Customer Relationship Marketing (CRM for Marketers)

At the first marketing consulting firm I worked for the agency's lead consultant believed that the database was the lifeblood of the company. This still rings true today. The cleaner data that has gone into it over its lifetime, the better able you will be to evaluate a customer's lifetime value (CLTV) and identify potential customers that meet the same specifications.  Likewise if your data migrated from one CRM system to another but only retained the past year of customer data, there will most certainly be knowledge gaps about those customers.

CRM (Customer Relationship Management) databases have long been used by salesforce-driven companies to store datasets such as customer/vendor/partner contact info, purchase history, product interest, product registration, and occassionally market research data on individual customers. It has only been last five years that all this data has been coming together for small-to-medium sized businesses with emerging web platforms that enable sales professionals and marketers to better target their optimal 20% (The Pareto Principle suggests 20% of customers produce 80% of revenues).

Relationship marketing is primarily focused on customer retention and satisfaction rather than the achievement of sales quotas using sales-related promotional methods.

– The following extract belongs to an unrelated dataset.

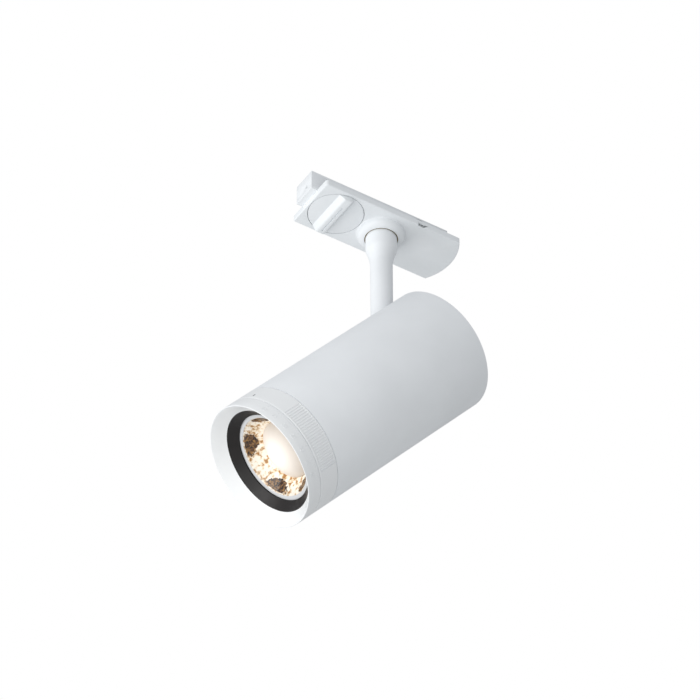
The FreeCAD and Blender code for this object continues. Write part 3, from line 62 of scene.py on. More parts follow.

A themed viral marketing campaign, for example, would target existing customers and also:
  • be supported by a microsite, YouTube, Facebook, and/or Twitter
  • encourage customers to "Like" the page, ad, or video or Tweet it to their friends
  • aimed at a specific demographic segment appropriate for the offering
  • could include a loyalty program to help customers save time and/or money on future purchases, e.g., season pass holders for the local symphony could be automatically subscribed to receive alerts
A campaign's success depends on how customers perceive these types of interactions with a company, its products, or its brands.